We're still far from balancing the game, it seems, but with just a few commands we've managed to grasp the state of the game as more monsters are being designed.

Epilogue

SES has other features I have not included here as they are very situational and depend on the kind of spreadsheet one is filling. The most significant of these features is “printing” cell values, that is, how the value is formatted inside the cell. This feature takes a significant portion of the manual to explain all the possible options and valid combinations, but if you are working only with simple numbers and strings and have no particular requirement, the default printer is enough.

For obvious reasons, SES is not useful if your workflow requires building graphs or extracting complex subsets of the tabular data: in that case Org mode is probably what you want.

Unfortunately, at the time of this writing the only empty-cell-safe operations made available out of the box by SES are ses+ and ses-average, everything else requires careful use of ses-range flags and ad-hoc Elisp. This is the reason why the expenses in the first example are inserted explicitly as negative numbers.

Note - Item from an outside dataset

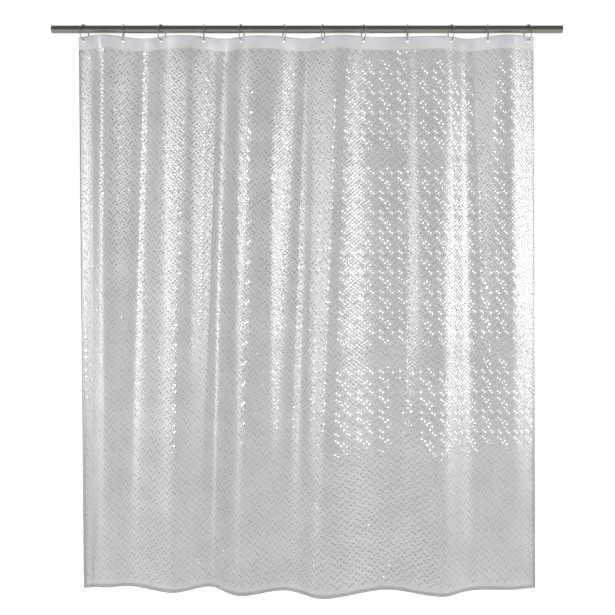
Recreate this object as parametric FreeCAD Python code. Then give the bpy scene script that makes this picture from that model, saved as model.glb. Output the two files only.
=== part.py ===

SES is able to export the spreadsheet as plain text: you select a region and each column inside is exported separated by a tab (hexadecimal 0x09). The region is sent to the kill ring, so you will have to yank it inside a buffer to make use of it. Since it's plain text, it should be possible to write an Elisp function to convert this data to another format, for example by replacing the tab with a comma you would get a traditional CSV file.